• **Problem requirements**
Write out the whole listing word for word.
>> BEGIN Dataset entries
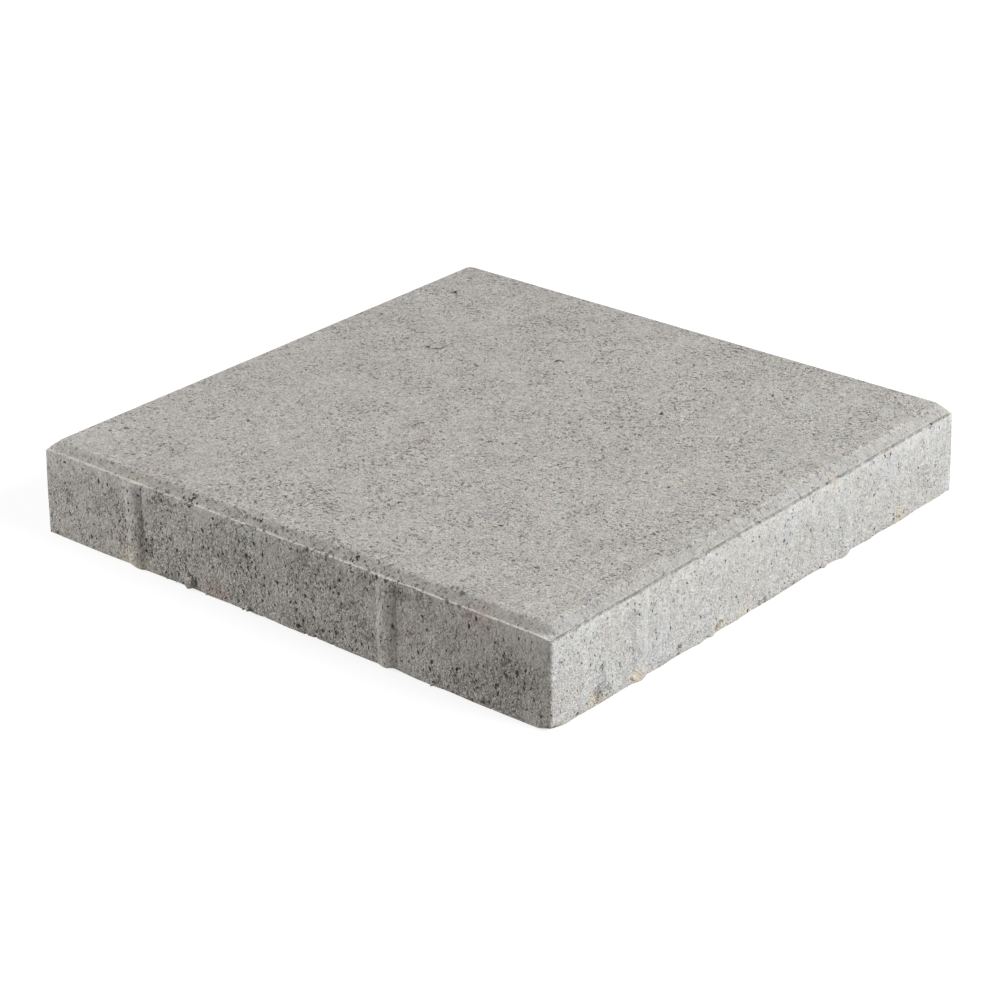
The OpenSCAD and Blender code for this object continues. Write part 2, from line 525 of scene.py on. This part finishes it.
def pit_pass(tree, sizes, mesh, region, name, cutter, spin=ANY_WAY, operation="DIFFERENCE"):
    """Scatter grains over a region of the mesh and take them out of it, or join them to it."""
    points = node(tree, "GeometryNodeDistributePointsOnFaces", {
        "Mesh": mesh, "Distance Min": sizes[name + " spacing"], "Density Max": 1e6,
        "Density Factor": region, "Seed": sizes[name + " seed"]}, distribute_method="POISSON")
    upright = node(tree, "FunctionNodeAlignRotationToVector", {
        "Rotation": points.node.outputs["Rotation"], "Vector": (0, 0, 1)}, axis="Y", pivot_axis="Z")
    tilt = node(tree, "FunctionNodeRandomValue", {
        0: (-0.5, -0.5, -spin), 1: (0.5, 0.5, spin), "Seed": 7}, data_type="FLOAT_VECTOR")
    turned = node(tree, "FunctionNodeRotateRotation", {
        "Rotation": upright, "Rotate By": tilt}, rotation_space="LOCAL")
    uneven = node(tree, "FunctionNodeRandomValue", {
        0: (0.45, 0.75, 0.7), 1: (0.9, 1.6, 1.4), "Seed": 11}, data_type="FLOAT_VECTOR")
    spread = node(tree, "FunctionNodeRandomValue", {2: 0.0, 3: 1.0, "Seed": 13}, output=1)
    mostly_small = node(tree, "ShaderNodeMath", {0: spread, 1: 1.6}, operation="POWER")
    size = node(tree, "ShaderNodeMapRange", {
        0: mostly_small, 3: sizes[name + " smallest"], 4: sizes[name + " largest"]})
    scale = node(tree, "ShaderNodeVectorMath", {0: uneven, "Scale": size}, operation="SCALE")
    grains = node(tree, "GeometryNodeInstanceOnPoints", {
        "Points": points, "Instance": cutter, "Rotation": turned, "Scale": scale})
    solid = node(tree, "GeometryNodeRealizeInstances", {0: grains})
    pair = {"Mesh 1": mesh, "Mesh 2": solid}
    if operation == "UNION":
        pair = {"Mesh 2": [mesh, solid]}
    return node(tree, "GeometryNodeMeshBoolean", pair, operation=operation, solver="MANIFOLD")


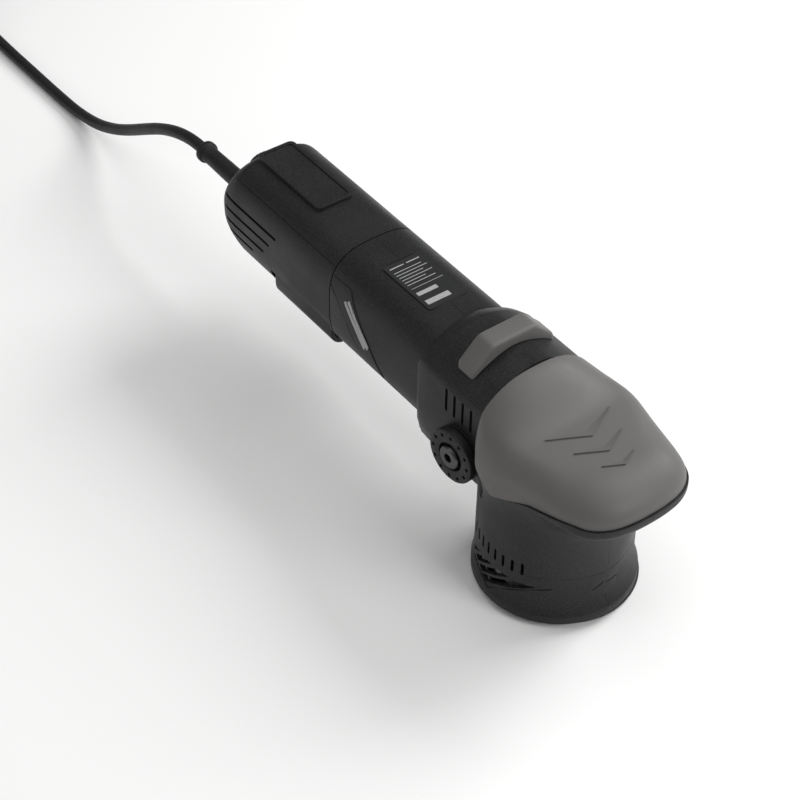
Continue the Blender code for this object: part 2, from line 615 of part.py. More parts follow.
>> END Dataset entries
• **Correct response**
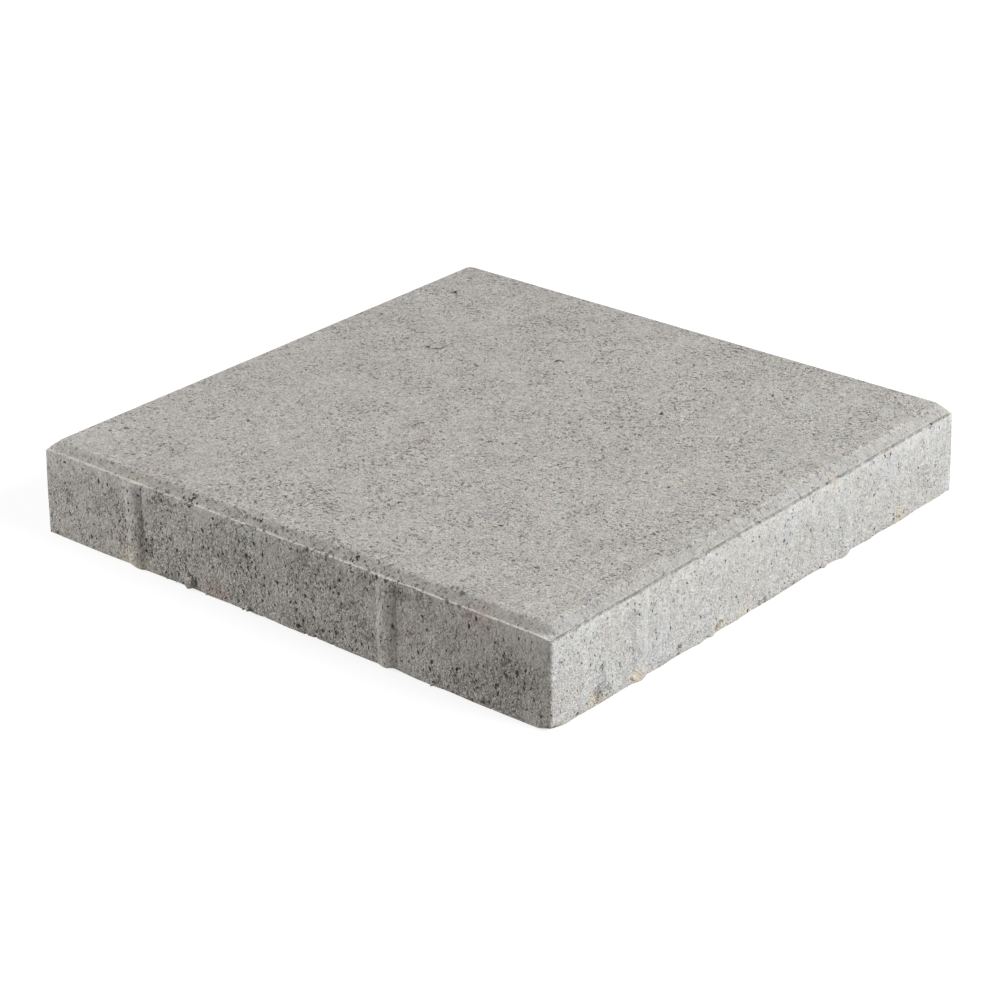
The OpenSCAD and Blender code for this object continues. Write part 2, from line 525 of scene.py on. This part finishes it.
def pit_pass(tree, sizes, mesh, region, name, cutter, spin=ANY_WAY, operation="DIFFERENCE"):
    """Scatter grains over a region of the mesh and take them out of it, or join them to it."""
    points = node(tree, "GeometryNodeDistributePointsOnFaces", {
        "Mesh": mesh, "Distance Min": sizes[name + " spacing"], "Density Max": 1e6,
        "Density Factor": region, "Seed": sizes[name + " seed"]}, distribute_method="POISSON")
    upright = node(tree, "FunctionNodeAlignRotationToVector", {
        "Rotation": points.node.outputs["Rotation"], "Vector": (0, 0, 1)}, axis="Y", pivot_axis="Z")
    tilt = node(tree, "FunctionNodeRandomValue", {
        0: (-0.5, -0.5, -spin), 1: (0.5, 0.5, spin), "Seed": 7}, data_type="FLOAT_VECTOR")
    turned = node(tree, "FunctionNodeRotateRotation", {
        "Rotation": upright, "Rotate By": tilt}, rotation_space="LOCAL")
    uneven = node(tree, "FunctionNodeRandomValue", {
        0: (0.45, 0.75, 0.7), 1: (0.9, 1.6, 1.4), "Seed": 11}, data_type="FLOAT_VECTOR")
    spread = node(tree, "FunctionNodeRandomValue", {2: 0.0, 3: 1.0, "Seed": 13}, output=1)
    mostly_small = node(tree, "ShaderNodeMath", {0: spread, 1: 1.6}, operation="POWER")
    size = node(tree, "ShaderNodeMapRange", {
        0: mostly_small, 3: sizes[name + " smallest"], 4: sizes[name + " largest"]})
    scale = node(tree, "ShaderNodeVectorMath", {0: uneven, "Scale": size}, operation="SCALE")
    grains = node(tree, "GeometryNodeInstanceOnPoints", {
        "Points": points, "Instance": cutter, "Rotation": turned, "Scale": scale})
    solid = node(tree, "GeometryNodeRealizeInstances", {0: grains})
    pair = {"Mesh 1": mesh, "Mesh 2": solid}
    if operation == "UNION":
        pair = {"Mesh 2": [mesh, solid]}
    return node(tree, "GeometryNodeMeshBoolean", pair, operation=operation, solver="MANIFOLD")


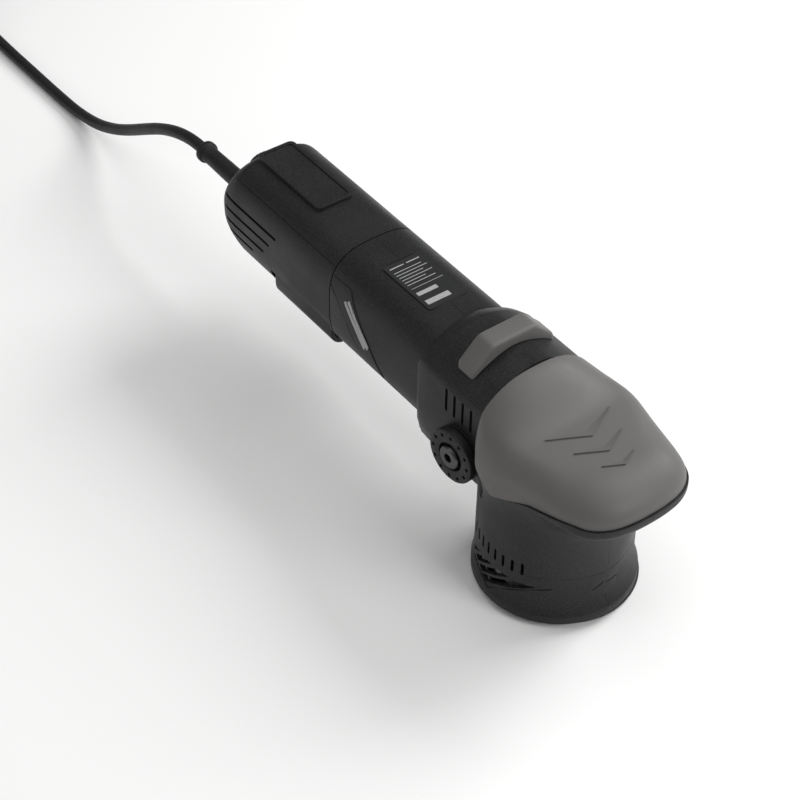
Continue the Blender code for this object: part 2, from line 615 of part.py. More parts follow.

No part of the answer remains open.